**Task prompt:**
Beginning with the first line of the data below, reproduce every line unchanged, ending with the line that holds "surface it is on.".

···

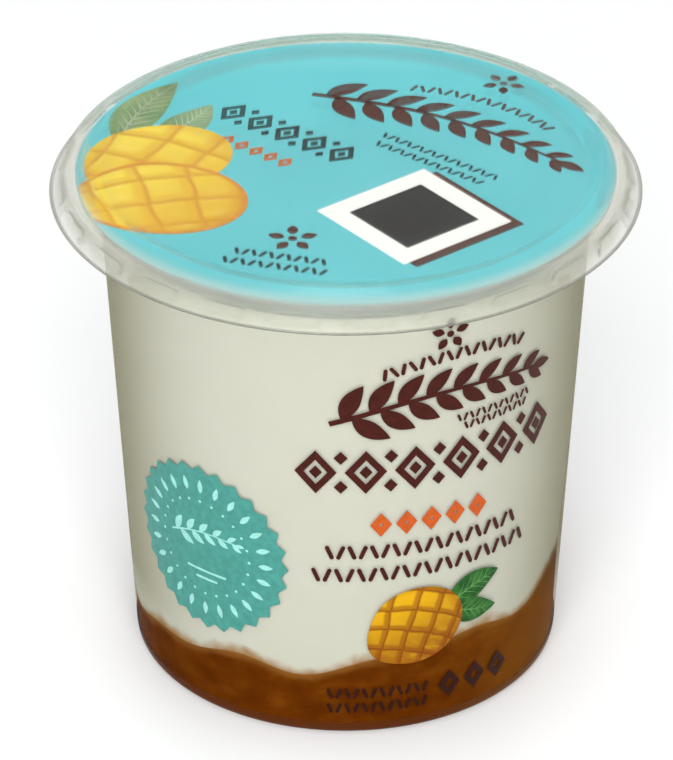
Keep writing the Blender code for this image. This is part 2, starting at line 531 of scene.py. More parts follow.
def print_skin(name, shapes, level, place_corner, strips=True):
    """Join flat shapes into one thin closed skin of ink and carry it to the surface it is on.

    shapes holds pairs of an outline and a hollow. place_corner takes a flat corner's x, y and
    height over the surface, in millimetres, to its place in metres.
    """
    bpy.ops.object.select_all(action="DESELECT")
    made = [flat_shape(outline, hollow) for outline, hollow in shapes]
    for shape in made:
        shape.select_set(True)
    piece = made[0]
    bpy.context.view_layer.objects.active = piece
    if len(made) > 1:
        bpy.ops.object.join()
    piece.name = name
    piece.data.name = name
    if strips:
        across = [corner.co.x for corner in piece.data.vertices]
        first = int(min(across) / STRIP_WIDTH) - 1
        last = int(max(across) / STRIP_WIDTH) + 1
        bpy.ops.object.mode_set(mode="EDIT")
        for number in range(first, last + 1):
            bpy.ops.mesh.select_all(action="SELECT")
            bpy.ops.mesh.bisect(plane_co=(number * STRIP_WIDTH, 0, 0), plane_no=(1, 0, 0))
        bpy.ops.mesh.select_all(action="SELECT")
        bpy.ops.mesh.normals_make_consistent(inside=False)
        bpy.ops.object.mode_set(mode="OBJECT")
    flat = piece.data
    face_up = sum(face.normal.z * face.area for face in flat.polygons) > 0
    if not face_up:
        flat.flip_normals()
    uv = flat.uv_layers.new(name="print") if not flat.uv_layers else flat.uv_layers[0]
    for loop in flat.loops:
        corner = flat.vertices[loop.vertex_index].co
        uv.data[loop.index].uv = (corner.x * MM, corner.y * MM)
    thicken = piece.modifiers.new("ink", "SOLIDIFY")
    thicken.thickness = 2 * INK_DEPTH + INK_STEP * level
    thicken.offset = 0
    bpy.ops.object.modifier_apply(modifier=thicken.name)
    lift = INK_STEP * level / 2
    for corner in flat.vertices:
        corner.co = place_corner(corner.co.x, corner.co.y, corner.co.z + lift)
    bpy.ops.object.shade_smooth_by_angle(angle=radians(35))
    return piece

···

**Correct response:**
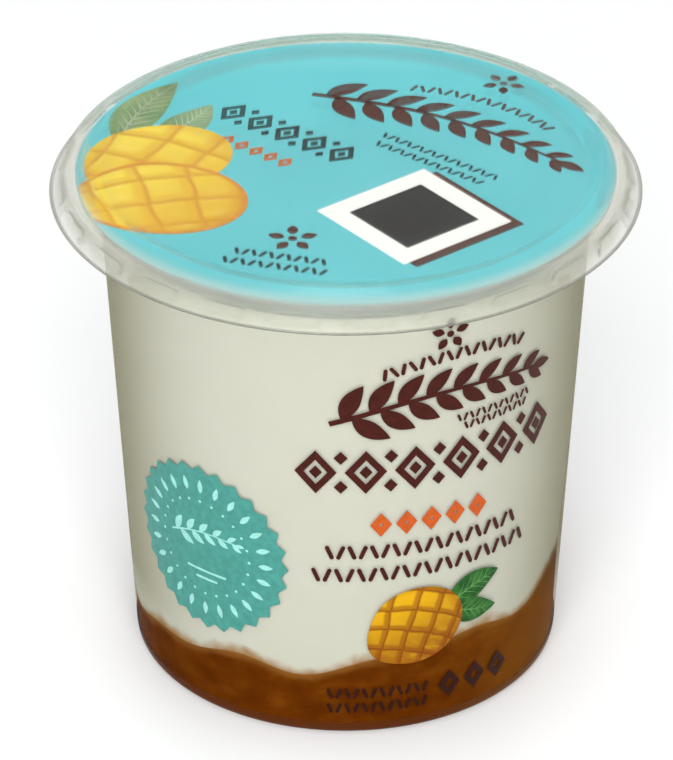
Keep writing the Blender code for this image. This is part 2, starting at line 531 of scene.py. More parts follow.
def print_skin(name, shapes, level, place_corner, strips=True):
    """Join flat shapes into one thin closed skin of ink and carry it to the surface it is on.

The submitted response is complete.